### DATA LINES
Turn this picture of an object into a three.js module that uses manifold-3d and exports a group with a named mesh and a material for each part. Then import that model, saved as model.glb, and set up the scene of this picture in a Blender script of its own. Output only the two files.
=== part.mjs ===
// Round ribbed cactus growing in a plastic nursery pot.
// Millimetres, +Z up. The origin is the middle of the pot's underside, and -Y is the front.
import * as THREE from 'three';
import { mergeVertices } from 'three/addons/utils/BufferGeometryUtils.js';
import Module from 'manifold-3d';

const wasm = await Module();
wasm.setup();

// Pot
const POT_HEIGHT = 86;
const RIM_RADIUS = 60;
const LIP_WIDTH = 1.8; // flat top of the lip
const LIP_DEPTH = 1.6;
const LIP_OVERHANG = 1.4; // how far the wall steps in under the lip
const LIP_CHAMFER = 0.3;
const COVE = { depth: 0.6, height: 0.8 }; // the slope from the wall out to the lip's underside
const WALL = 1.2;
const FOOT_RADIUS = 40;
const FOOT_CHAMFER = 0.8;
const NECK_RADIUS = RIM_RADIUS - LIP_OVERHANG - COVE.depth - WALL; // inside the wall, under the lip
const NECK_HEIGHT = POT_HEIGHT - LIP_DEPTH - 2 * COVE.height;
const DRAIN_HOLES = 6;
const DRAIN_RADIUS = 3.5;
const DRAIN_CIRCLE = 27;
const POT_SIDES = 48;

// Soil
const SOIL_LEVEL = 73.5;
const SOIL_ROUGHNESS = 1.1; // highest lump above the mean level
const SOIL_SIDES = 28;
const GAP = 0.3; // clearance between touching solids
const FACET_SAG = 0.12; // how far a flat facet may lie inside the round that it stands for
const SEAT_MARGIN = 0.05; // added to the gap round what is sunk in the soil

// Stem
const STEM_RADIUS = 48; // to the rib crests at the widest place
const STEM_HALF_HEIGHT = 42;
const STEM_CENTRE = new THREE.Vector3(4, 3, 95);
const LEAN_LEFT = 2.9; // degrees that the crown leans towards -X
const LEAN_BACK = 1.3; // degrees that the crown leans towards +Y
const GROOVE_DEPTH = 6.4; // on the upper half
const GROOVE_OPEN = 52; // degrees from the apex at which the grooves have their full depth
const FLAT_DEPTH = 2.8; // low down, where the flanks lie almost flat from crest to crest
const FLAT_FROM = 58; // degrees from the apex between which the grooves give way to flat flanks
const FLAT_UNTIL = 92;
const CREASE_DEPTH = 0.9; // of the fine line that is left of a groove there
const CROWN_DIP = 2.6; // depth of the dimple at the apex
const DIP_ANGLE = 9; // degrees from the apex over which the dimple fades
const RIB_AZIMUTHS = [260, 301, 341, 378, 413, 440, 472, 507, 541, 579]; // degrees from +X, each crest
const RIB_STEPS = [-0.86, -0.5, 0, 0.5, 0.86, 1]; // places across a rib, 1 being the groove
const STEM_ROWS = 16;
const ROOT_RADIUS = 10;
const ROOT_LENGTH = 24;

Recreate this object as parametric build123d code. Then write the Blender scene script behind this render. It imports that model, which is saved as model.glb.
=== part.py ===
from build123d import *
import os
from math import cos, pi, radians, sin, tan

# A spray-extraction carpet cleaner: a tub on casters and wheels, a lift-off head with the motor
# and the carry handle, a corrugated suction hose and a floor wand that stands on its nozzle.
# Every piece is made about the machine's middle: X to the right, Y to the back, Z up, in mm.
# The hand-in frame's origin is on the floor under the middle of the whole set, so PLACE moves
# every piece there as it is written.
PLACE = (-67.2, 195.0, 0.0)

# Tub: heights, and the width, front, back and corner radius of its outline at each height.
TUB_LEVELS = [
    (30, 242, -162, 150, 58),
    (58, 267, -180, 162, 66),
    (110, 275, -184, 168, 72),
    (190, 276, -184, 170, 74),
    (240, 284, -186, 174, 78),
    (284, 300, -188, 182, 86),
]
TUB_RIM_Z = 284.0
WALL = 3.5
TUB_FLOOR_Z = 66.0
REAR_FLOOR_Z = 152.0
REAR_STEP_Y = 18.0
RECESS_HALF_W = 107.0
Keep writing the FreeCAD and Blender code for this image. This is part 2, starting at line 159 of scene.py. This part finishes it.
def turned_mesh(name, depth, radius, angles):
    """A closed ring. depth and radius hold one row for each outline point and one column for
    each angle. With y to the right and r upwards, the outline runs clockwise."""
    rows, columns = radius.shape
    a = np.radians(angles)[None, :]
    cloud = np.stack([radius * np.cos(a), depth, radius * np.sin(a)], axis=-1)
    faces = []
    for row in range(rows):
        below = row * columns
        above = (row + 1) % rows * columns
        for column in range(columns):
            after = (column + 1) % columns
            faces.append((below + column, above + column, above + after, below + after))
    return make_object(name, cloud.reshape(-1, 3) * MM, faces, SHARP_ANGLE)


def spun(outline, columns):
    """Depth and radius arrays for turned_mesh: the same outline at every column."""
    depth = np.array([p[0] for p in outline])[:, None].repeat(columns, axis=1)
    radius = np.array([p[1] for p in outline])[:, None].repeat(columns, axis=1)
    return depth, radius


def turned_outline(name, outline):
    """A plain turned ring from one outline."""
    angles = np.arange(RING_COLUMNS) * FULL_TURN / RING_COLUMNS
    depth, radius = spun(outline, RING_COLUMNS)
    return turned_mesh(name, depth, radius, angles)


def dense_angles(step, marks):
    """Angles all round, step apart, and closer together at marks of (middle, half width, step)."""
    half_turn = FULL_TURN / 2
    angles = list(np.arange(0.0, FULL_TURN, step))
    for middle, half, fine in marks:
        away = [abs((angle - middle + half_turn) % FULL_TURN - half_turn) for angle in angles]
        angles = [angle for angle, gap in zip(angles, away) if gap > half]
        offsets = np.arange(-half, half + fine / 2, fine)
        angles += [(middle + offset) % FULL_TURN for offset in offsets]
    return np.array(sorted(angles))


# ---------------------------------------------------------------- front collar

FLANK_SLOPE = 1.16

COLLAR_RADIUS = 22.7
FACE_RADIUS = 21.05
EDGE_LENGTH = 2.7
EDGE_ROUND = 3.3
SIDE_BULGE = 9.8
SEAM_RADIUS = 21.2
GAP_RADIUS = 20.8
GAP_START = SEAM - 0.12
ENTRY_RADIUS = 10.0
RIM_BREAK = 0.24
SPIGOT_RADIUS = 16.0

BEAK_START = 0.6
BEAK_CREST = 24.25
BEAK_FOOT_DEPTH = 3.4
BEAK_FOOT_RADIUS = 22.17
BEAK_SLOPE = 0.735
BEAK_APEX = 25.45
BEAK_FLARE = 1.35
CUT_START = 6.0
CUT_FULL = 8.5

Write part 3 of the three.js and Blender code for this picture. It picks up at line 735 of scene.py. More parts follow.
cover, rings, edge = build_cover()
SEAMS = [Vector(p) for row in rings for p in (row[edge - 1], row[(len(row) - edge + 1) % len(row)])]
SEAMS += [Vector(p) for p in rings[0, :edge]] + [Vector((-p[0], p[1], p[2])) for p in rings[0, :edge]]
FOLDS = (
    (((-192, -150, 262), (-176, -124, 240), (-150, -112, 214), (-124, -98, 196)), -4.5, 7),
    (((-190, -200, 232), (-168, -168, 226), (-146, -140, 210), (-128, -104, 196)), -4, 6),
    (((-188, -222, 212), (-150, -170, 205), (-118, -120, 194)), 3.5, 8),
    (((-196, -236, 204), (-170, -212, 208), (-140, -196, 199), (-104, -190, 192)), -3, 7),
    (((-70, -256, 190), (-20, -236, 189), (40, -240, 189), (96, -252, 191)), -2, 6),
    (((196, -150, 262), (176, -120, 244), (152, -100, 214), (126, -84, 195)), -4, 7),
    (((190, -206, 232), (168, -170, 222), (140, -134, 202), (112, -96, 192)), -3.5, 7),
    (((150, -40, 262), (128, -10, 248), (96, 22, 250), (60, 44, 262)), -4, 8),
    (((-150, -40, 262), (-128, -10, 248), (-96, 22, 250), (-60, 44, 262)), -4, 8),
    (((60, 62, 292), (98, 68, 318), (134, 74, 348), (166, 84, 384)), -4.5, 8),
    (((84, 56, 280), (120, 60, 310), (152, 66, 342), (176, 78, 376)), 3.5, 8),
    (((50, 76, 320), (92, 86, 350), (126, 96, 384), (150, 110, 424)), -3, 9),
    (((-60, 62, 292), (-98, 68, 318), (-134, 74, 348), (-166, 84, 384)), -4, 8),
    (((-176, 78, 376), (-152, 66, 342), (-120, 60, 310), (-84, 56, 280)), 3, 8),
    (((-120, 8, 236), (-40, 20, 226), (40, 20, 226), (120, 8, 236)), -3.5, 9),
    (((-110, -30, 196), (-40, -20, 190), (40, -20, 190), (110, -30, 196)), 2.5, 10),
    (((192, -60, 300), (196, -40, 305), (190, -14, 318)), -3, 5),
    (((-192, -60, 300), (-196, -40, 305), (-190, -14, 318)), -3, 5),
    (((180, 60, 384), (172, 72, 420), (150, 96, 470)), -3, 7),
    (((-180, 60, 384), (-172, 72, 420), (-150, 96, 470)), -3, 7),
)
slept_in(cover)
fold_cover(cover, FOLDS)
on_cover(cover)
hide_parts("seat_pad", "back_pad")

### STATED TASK
Begin at the top of the records above and quote each line exactly, ending with the line that contains "const SEAT_MARGIN = 0.05;".

### RESULT OF THE TASK
Turn this picture of an object into a three.js module that uses manifold-3d and exports a group with a named mesh and a material for each part. Then import that model, saved as model.glb, and set up the scene of this picture in a Blender script of its own. Output only the two files.
=== part.mjs ===
// Round ribbed cactus growing in a plastic nursery pot.
// Millimetres, +Z up. The origin is the middle of the pot's underside, and -Y is the front.
import * as THREE from 'three';
import { mergeVertices } from 'three/addons/utils/BufferGeometryUtils.js';
import Module from 'manifold-3d';

const wasm = await Module();
wasm.setup();

// Pot
const POT_HEIGHT = 86;
const RIM_RADIUS = 60;
const LIP_WIDTH = 1.8; // flat top of the lip
const LIP_DEPTH = 1.6;
const LIP_OVERHANG = 1.4; // how far the wall steps in under the lip
const LIP_CHAMFER = 0.3;
const COVE = { depth: 0.6, height: 0.8 }; // the slope from the wall out to the lip's underside
const WALL = 1.2;
const FOOT_RADIUS = 40;
const FOOT_CHAMFER = 0.8;
const NECK_RADIUS = RIM_RADIUS - LIP_OVERHANG - COVE.depth - WALL; // inside the wall, under the lip
const NECK_HEIGHT = POT_HEIGHT - LIP_DEPTH - 2 * COVE.height;
const DRAIN_HOLES = 6;
const DRAIN_RADIUS = 3.5;
const DRAIN_CIRCLE = 27;
const POT_SIDES = 48;

// Soil
const SOIL_LEVEL = 73.5;
const SOIL_ROUGHNESS = 1.1; // highest lump above the mean level
const SOIL_SIDES = 28;
const GAP = 0.3; // clearance between touching solids
const FACET_SAG = 0.12; // how far a flat facet may lie inside the round that it stands for
const SEAT_MARGIN = 0.05; // added to the gap round what is sunk in the soil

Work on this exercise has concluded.